An expert on identifying paleo-tsunamis, Goodman-Tchernov has done a great deal of work in Caesarea, a port city on the Mediterranean that goes back more than two thousand years and flourished in the Roman, Islamic and Crusader periods.
There she has spent over 20 years recording and analyzing deposits both on land and in the sea with the Israel Antiquities Authority and other partners, identifying both historically noted tsunamis as well as ones without any known written record.

Absent historical records either because there were no witnesses or because the observers died, fled or were illiterate, records did not survive, or the witnesses couldn’t write in the first place.
Thus the discovery of physical remains is the only recourse.


Students doing tsunami research in the lab.
Credit: Beverly Goodman-Tchernov


Identifying such prehistoric or later unrecorded tsunamis relies on identifying anomalous sediment layers, debris and destruction with the hallmarks of tsunami inundation; for example, seashells a couple of kilometers inland.
Identifying paleo-tsunamis relies on basic sedimentology.

“We look at what is deposited on the landscape and try to reconstruct what its source was,” Goodman-Tchernov explains.
Researchers compare with bona fide tsunami deposits, going through an exhaustive elimination process regarding what could have caused anomalous deposits; for instance, agglomerations that seem to have elements of land, sea, river, garbage and debris.
“We’re not proving anything; we’re disproving every other possibility.”

Her work has led her to the observation that near-field tsunamis can have quite localized impacts; you might find evidence of an ancient inundation along the shore in one place but not in nearby sites.
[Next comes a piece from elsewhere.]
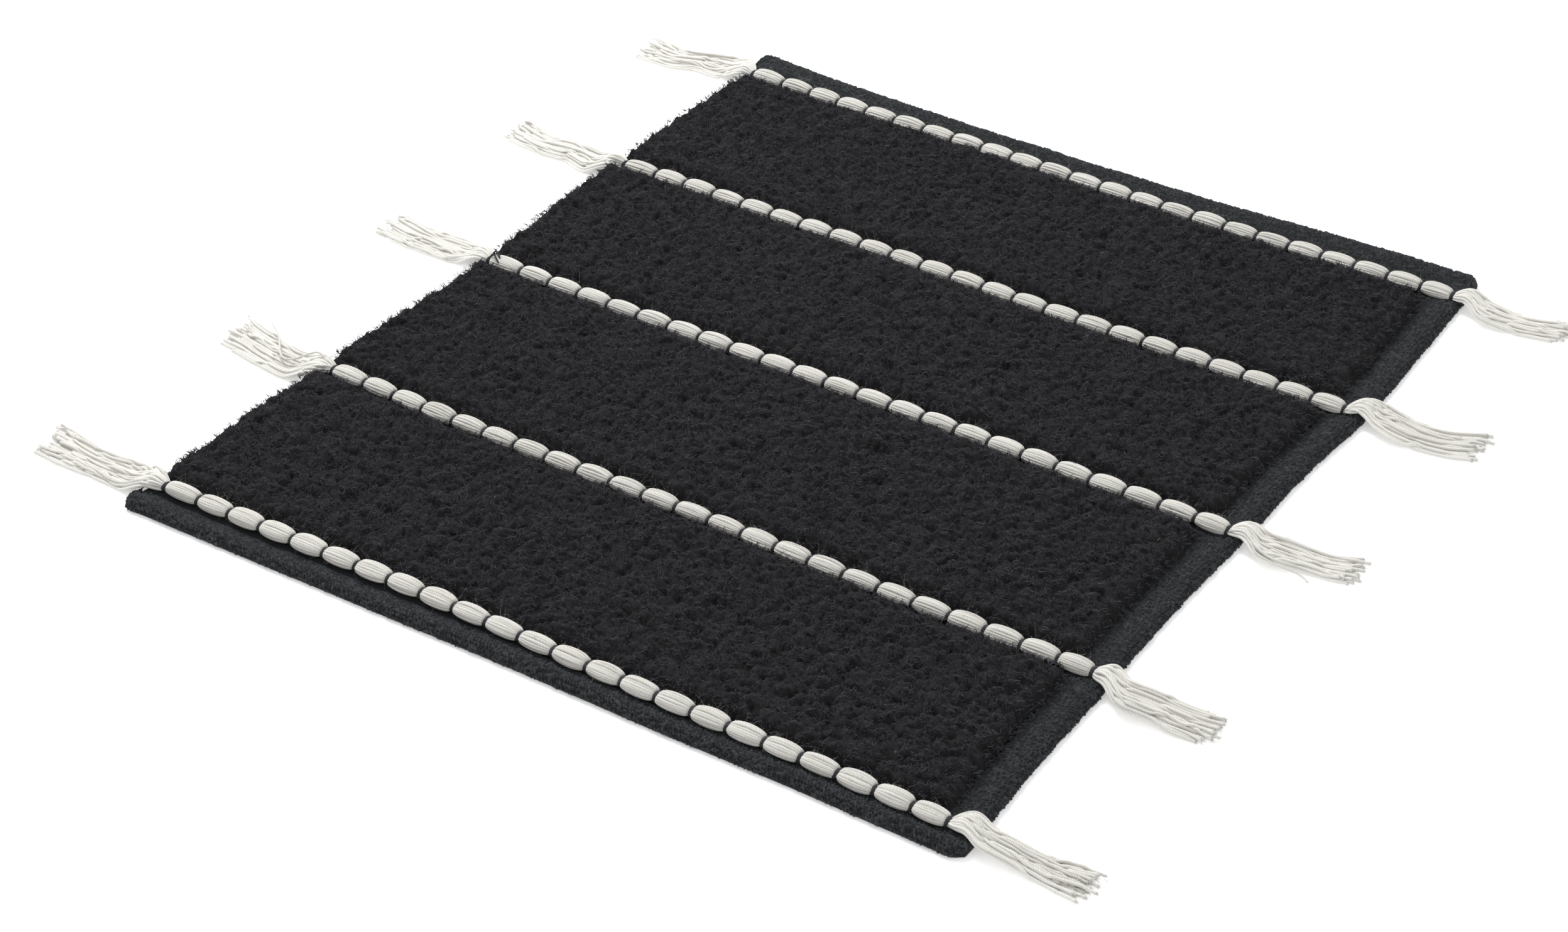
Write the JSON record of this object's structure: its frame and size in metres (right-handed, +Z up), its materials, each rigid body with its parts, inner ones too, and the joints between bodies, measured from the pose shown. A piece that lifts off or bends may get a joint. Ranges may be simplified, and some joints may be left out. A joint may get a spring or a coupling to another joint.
{
  "type": "bath mat",
  "caption": "Woven cotton bath mat with deep pile panels, rows of roving tied into puffs, hemmed edges and a swinging tassel at each end of every row.",
  "frame": {"origin": "middle of the mat, on the plane that it lies on", "axes": "+X along the rows, over both sets of tassels, +Y along the mat from its front hem to its back hem, +Z up out of the pile"},
  "size_m": [0.66, 0.6, 0.0147],
  "materials": {
    "black_cloth": "flat-woven black cotton, matt, faintly heathered",
    "black_pile": "deep cut cotton pile, soft blue-black with fine lighter fibres",
    "black_hem": "thick turned cotton hem, felted short ridges, heathered grey-black",
    "black_yarn": "smooth twisted black cotton yarn",
    "white_yarn": "undyed cream-white cotton yarn in a loose bundle, plied twist, fuzzy"
  },
  "bodies": {
    "mat": {"ground_cloth": "black_cloth", "pile_panel_1": "black_pile", "pile_panel_2": "black_pile", "pile_panel_3": "black_pile", "pile_panel_4": "black_pile", "roving_1": "white_yarn", "roving_2": "white_yarn", "roving_3": "white_yarn", "roving_4": "white_yarn", "roving_5": "white_yarn", "tie_yarn_1": "black_yarn", "tie_yarn_2": "black_yarn", "tie_yarn_3": "black_yarn", "tie_yarn_4": "black_yarn", "tie_yarn_5": "black_yarn", "end_hem_front": "black_hem", "end_hem_back": "black_hem", "side_hem_left": "black_hem", "side_hem_right": "black_hem", "hem_thread_front": "black_yarn", "hem_thread_back": "black_yarn", "hem_thread_left": "black_yarn", "hem_thread_right": "black_yarn"},
    "tassel_left_1": {"tassel_left_1": "white_yarn"},
    "tassel_left_2": {"tassel_left_2": "white_yarn"},
    "tassel_left_3": {"tassel_left_3": "white_yarn"},
    "tassel_left_4": {"tassel_left_4": "white_yarn"},
    "tassel_left_5": {"tassel_left_5": "white_yarn"},
    "tassel_right_1": {"tassel_right_1": "white_yarn"},
    "tassel_right_2": {"tassel_right_2": "white_yarn"},
    "tassel_right_3": {"tassel_right_3": "white_yarn"},
    "tassel_right_4": {"tassel_right_4": "white_yarn"},
    "tassel_right_5": {"tassel_right_5": "white_yarn"}
  },
  "joints": [
    {"name": "tassel_left_1_swing", "type": "hinge", "parent": "mat", "child": "tassel_left_1", "pos_m": [-0.2535, -0.2785, 0.0083], "axis": [0, 1, 0], "range_deg": [-85, 120]},
    {"name": "tassel_left_2_swing", "type": "hinge", "parent": "mat", "child": "tassel_left_2", "pos_m": [-0.2535, -0.14025, 0.0083], "axis": [0, 1, 0], "range_deg": [-85, 120]},
    {"name": "tassel_left_3_swing", "type": "hinge", "parent": "mat", "child": "tassel_left_3", "pos_m": [-0.2535, -0.002, 0.0083], "axis": [0, 1, 0], "range_deg": [-85, 120]},
    {"name": "tassel_left_4_swing", "type": "hinge", "parent": "mat", "child": "tassel_left_4", "pos_m": [-0.2535, 0.13625, 0.0083], "axis": [0, 1, 0], "range_deg": [-85, 120]},
    {"name": "tassel_left_5_swing", "type": "hinge", "parent": "mat", "child": "tassel_left_5", "pos_m": [-0.2535, 0.2745, 0.0083], "axis": [0, 1, 0], "range_deg": [-85, 120]},
    {"name": "tassel_right_1_swing", "type": "hinge", "parent": "mat", "child": "tassel_right_1", "pos_m": [0.2535, -0.2785, 0.0083], "axis": [0, -1, 0], "range_deg": [-85, 120]},
    {"name": "tassel_right_2_swing", "type": "hinge", "parent": "mat", "child": "tassel_right_2", "pos_m": [0.2535, -0.14025, 0.0083], "axis": [0, -1, 0], "range_deg": [-85, 120]},
    {"name": "tassel_right_3_swing", "type": "hinge", "parent": "mat", "child": "tassel_right_3", "pos_m": [0.2535, -0.002, 0.0083], "axis": [0, -1, 0], "range_deg": [-85, 120]},
    {"name": "tassel_right_4_swing", "type": "hinge", "parent": "mat", "child": "tassel_right_4", "pos_m": [0.2535, 0.13625, 0.0083], "axis": [0, -1, 0], "range_deg": [-85, 120]},
    {"name": "tassel_right_5_swing", "type": "hinge", "parent": "mat", "child": "tassel_right_5", "pos_m": [0.2535, 0.2745, 0.0083], "axis": [0, -1, 0], "range_deg": [-85, 120]}
  ]
}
“Caesarea has been a tsunami magnet.
It’s unusual,” she says, though immediately qualifies for the benefit of the city’s residents that this could be due to sampling bias; that is, that’s where the researchers have been looking.
Or it could be that Caesarea really is in the sweet spot for more than one of the offshore slumps along the coast.

Why might the impact of a landside-triggered tsunami be lesser than, say, the Tongo volcano blowing underwater?
The models suggest that a slump pushes water away from it outward; the least-impacted places seem to be immediately in front of where the slide happened, Goodman-Tchernov notes.
When you have an undersea earthquake or eruption, the shock spreads as concentric circles from a single point.
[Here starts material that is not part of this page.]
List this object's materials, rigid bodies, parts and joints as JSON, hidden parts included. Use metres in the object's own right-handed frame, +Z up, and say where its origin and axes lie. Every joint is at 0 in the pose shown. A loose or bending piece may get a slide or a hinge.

So there are slumps off Israel’s coast – at Palmahim, the Dor disturbance – offshore mapping shows where there have been past sediment failures.
And it’s possible that these cause the tsunamis at Caesarea.

“The bottom line is that there are different sources. Some will affect a larger part of the Mediterranean – which doesn’t mean the waves are bigger, necessarily. They may be bigger in the distribution of the effect but not necessarily in terms of the impact on each coastline,” she says.

“Take the far-field 1956 quake along the Hellenic arc near Crete that caused very large tsunamis nearby.
Crete was hit by waves some 10 meters high or more. The waves reached the Israeli coast too but had petered out; the only evidence for it was a perturbance recorded on tidal gauges. The normal pattern changed. But it didn’t cause any local damage that we know of.”

Tsunami-tinted glasses


Whether a tsunami roaring toward Israel was caused by earthquakes near Greece or Turkey, or an offshore slump near Caesarea, what matters to us is how much warning time we have.

Can they be predicted? Nope, not until a triggering event has occurred.
Not that there is such thing as estimating how frequent tsunamis can be anywhere.

“When talking about frequency in the Mediterranean, we hear a lot of people throwing out a value of a significant tsunami around every 600 years. This number is a little bit misleading,” Goodman-Tchernov puts it courteously, then proceeds to rubbish the theory.

“It presumes that, one, we know about all the tsunamis, and, two, it gives us the false impression that these things occur in some kind of consistent pattern, which is absolutely untrue. An average of 600 years means nothing. In fact, what I’m seeing through my research is that the variation in the gaps between events are extreme.”


Goodman-Tchernov at work on the coast.
Credit: Evi Nominkou


In some cases, she sees evidence for tsunamis so close in time that they may actually have been from the same triggering event, or within a year of each other.
Or nothing for a thousand years.
Caesarea, for example, seems to have had quiet for 1,600 years; there is no evidence of a tsunami in that time.

So does that mean one is overdue? Again: No.
Could be.
We don’t know, and Tel Avivians, snigger not.
We’re at special risk because if and when, displaced seawater could come roaring up the Yarkon River where it feeds into the sea.
So averages and suchlike don’t help us whatsoever.

“As people we love to have averages, but it’s really artificial. We do it all the time, talking of 50-year storms, but these numbers are relevant mainly to insurance companies, not the natural world,” Goodman-Tchernov says.
Indeed, in this era of climate change, such figures are rendered more irrelevant than ever before.

Could global warming and ocean warming affect the tsunami risk? Apparently not; finally something isn’t a function of climate change.

But doesn’t it seem, just as our planet is warming, that tsunamis are on the rise?
They are not – not necessarily – the professor reassures us.
It’s just that after the horrendous Indonesian tsunamis of 2004, more attention – including by the Israeli government – is being paid to the phenomenon.
People are wearing tsunami-tinted glasses, Goodman-Tchernov laughs.

But as sea levels rise, and they are, more and more communities are at risk with the commensurate potential for property damage and loss of life.
And if you’re in Tel Aviv, don’t snort at the “tsunami evacuation route” signs.
You may think you’re running madly for higher ground, but actually you’ll be racing full speed toward the Yarkon River Valley.